Appeals against «automatic» rulings of courts of first instance take months to be considered, this making it impossible to effectively defend the infringed right and have it reinstated. Moreover, it is impossible to demand compensation for such rulings since unfounded rulings from courts of first instance are usually reversed by the appeal courts.
We would also mention the large number of court rulings prohibiting peaceful gatherings the day before they were due to take place, this eliminating the possibility of appealing such a ruling, and also resulting in the postponement of such actions which creates additional conflict.
The State, as represented by law enforcement bodies (the police) does not fulfil its positive obligations in accordance with Article 11 of the European Convention, in particular, as regards creating the conditions for holding peaceful gatherings and ensuring law and order. At the least, even theoretical, threat to public order the courts ban these actions, especially when a demonstration or other mass actions by the opposition are involved. Peaceful gatherings are always banned when two opposing political organizations intend to hold peaceful meetings in the same place and at the same time. This is often used by political opponents to disrupt a mass action by the other side. Such court and administrative practice does not comply with European standards, yet it can be observed in virtually all cases where peaceful meetings are banned throughout Ukraine.
One should also note that law enforcement bodies often use excessive force to disperse peaceful gatherings, and apply levels of suppression to peaceful individuals which are disproportionate to the threat presented.
In general, the authorities cannot establish a blankets implementation of the Aarhus Convention, it states: «in order to create real mechanisms for implementing the Aarhus Convention, the Ministry for Environmental Protection of Ukraine had prepared Drafts of two resolutions of the Cabinet of Ministers of Ukraine on the approval of these two provisions which would contribute towards meeting the demands of the Aarhus Convention by all interested executive bodies.
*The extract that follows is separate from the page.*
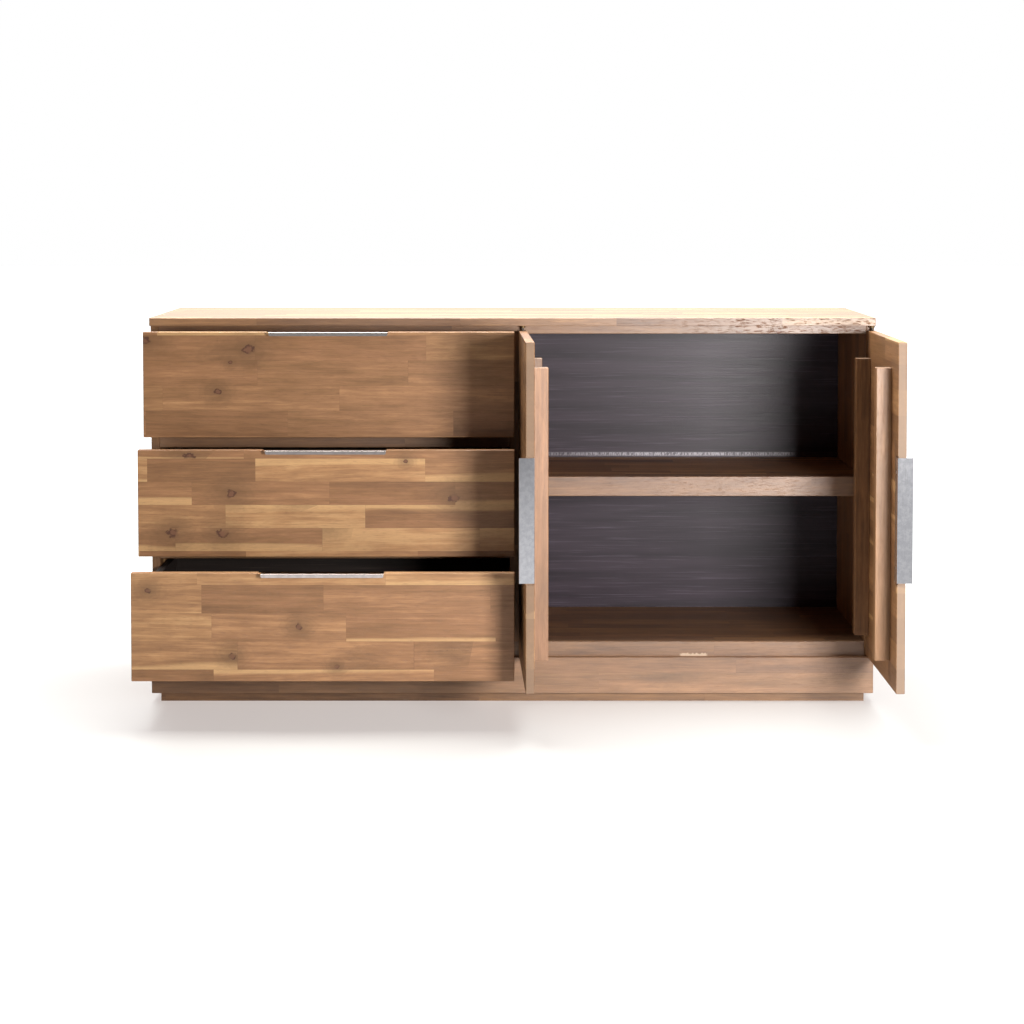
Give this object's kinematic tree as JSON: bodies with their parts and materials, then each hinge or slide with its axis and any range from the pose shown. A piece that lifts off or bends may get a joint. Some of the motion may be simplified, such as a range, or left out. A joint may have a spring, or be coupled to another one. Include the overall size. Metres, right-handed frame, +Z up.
{
  "type": "sideboard",
  "caption": "Long low wooden sideboard: pull-out drawers in the left half, a shelved cupboard behind pivot-hung doors in the right half, with metal edge handles.",
  "frame": {"origin": "on the floor, at the centre of the top panel's footprint, on the underside of the plinth's cross rail", "axes": "+X to the right of someone facing the front, the front faces -Y, +Z up"},
  "size_m": [1.6162, 0.8237, 0.855],
  "materials": {
    "acacia": "satin oiled finger-jointed staves",
    "charcoal_board": "matt charcoal wood-grain",
    "runner_hardwood": "waxed bare hardwood",
    "brushed_aluminium": "brushed",
    "screw_steel": "zinc plated",
    "pivot_brass": "plain turned"
  },
  "bodies": {
    "carcass": {"top_panel": "acacia", "left_side_panel": "acacia", "right_side_panel": "acacia", "front_top_rail": "acacia", "back_top_rail": "acacia", "lower_drawer_rail": "acacia", "upper_drawer_rail": "acacia", "base_front_rail": "acacia", "base_panel": "acacia", "centre_partition": "acacia", "shelf_board": "acacia", "shelf_front_lipping": "acacia", "shelf_cleats": "acacia", "plinth_front": "acacia", "plinth_back": "acacia", "plinth_left": "acacia", "plinth_right": "acacia", "plinth_cross_rail": "acacia", "skirt_front": "acacia", "back_panel": "charcoal_board", "left_runners": "runner_hardwood", "right_runners": "runner_hardwood", "pivot_bushes": "pivot_brass"},
    "drawer_upper": {"upper_drawer_front": "acacia", "upper_drawer_left": "charcoal_board", "upper_drawer_right": "charcoal_board", "upper_drawer_inner_front": "charcoal_board", "upper_drawer_back": "charcoal_board", "upper_drawer_bottom": "charcoal_board", "upper_drawer_handle": "brushed_aluminium", "upper_drawer_screws": "screw_steel"},
    "drawer_middle": {"middle_drawer_front": "acacia", "middle_drawer_left": "charcoal_board", "middle_drawer_right": "charcoal_board", "middle_drawer_inner_front": "charcoal_board", "middle_drawer_back": "charcoal_board", "middle_drawer_bottom": "charcoal_board", "middle_drawer_handle": "brushed_aluminium", "middle_drawer_screws": "screw_steel"},
    "drawer_lower": {"lower_drawer_front": "acacia", "lower_drawer_left": "charcoal_board", "lower_drawer_right": "charcoal_board", "lower_drawer_inner_front": "charcoal_board", "lower_drawer_back": "charcoal_board", "lower_drawer_bottom": "charcoal_board", "lower_drawer_handle": "brushed_aluminium", "lower_drawer_screws": "screw_steel"},
    "door_left": {"left_door_panel": "acacia", "left_door_hinge_batten": "acacia", "left_door_handle_batten": "acacia", "left_door_handle": "brushed_aluminium", "left_door_screws": "screw_steel", "left_door_pivot_pins": "screw_steel"},
    "door_right": {"right_door_panel": "acacia", "right_door_hinge_batten": "acacia", "right_door_handle_batten": "acacia", "right_door_handle": "brushed_aluminium", "right_door_screws": "screw_steel", "right_door_pivot_pins": "screw_steel"}
  },
  "joints": [
    {"name": "drawer_upper_slide", "type": "slide", "parent": "carcass", "child": "drawer_upper", "axis": [0, -1, 0], "range_m": [-0.083, 0.217]},
    {"name": "drawer_middle_slide", "type": "slide", "parent": "carcass", "child": "drawer_middle", "axis": [0, -1, 0], "range_m": [-0.16, 0.14]},
    {"name": "drawer_lower_slide", "type": "slide", "parent": "carcass", "child": "drawer_lower", "axis": [0, -1, 0], "range_m": [-0.255, 0.045]},
    {"name": "door_left_hinge", "type": "hinge", "parent": "carcass", "child": "door_left", "pos_m": [0.02279, -0.216, 0.101], "axis": [0, 0, -1], "range_deg": [-88, 2]},
    {"name": "door_right_hinge", "type": "hinge", "parent": "carcass", "child": "door_right", "pos_m": [0.79321, -0.216, 0.101], "axis": [0, 0, 1], "range_deg": [-90, 90]}
  ]
}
However, on the recommendation of the Cabinet of Ministers of Ukraine, the Ministry for Environmental Protection instead drew up two orders from 18 December 2003 ¹168 and ¹ 169 «On approving Provisions on public participation in decision-making in the area of environmental protection» and «On approving provisions on the procedure of the Ministry for Environmental Protection of Ukraine for giving information concerning the environment», and registered them in the Ministry of Justice on 4 February 2004 ¹ 155/8754 and 156/8755».
It was thus the Cabinet of Ministers which unwarrantedly avoided meeting its international obligations by artificially narrowing the possibilities for public access to environmental information to that within the framework of the Ministry for Environmental Protection, and as far as other Ministries, departments and local executive bodies were concerned, left them to their own devices. If they happen to be in a good mood, they may just provide environmental information; if not, they can say: «the order of the Ministry for Environmental Protection doesnt concern us, and we dont have any instructions from the Cabinet of Ministers on environmental information».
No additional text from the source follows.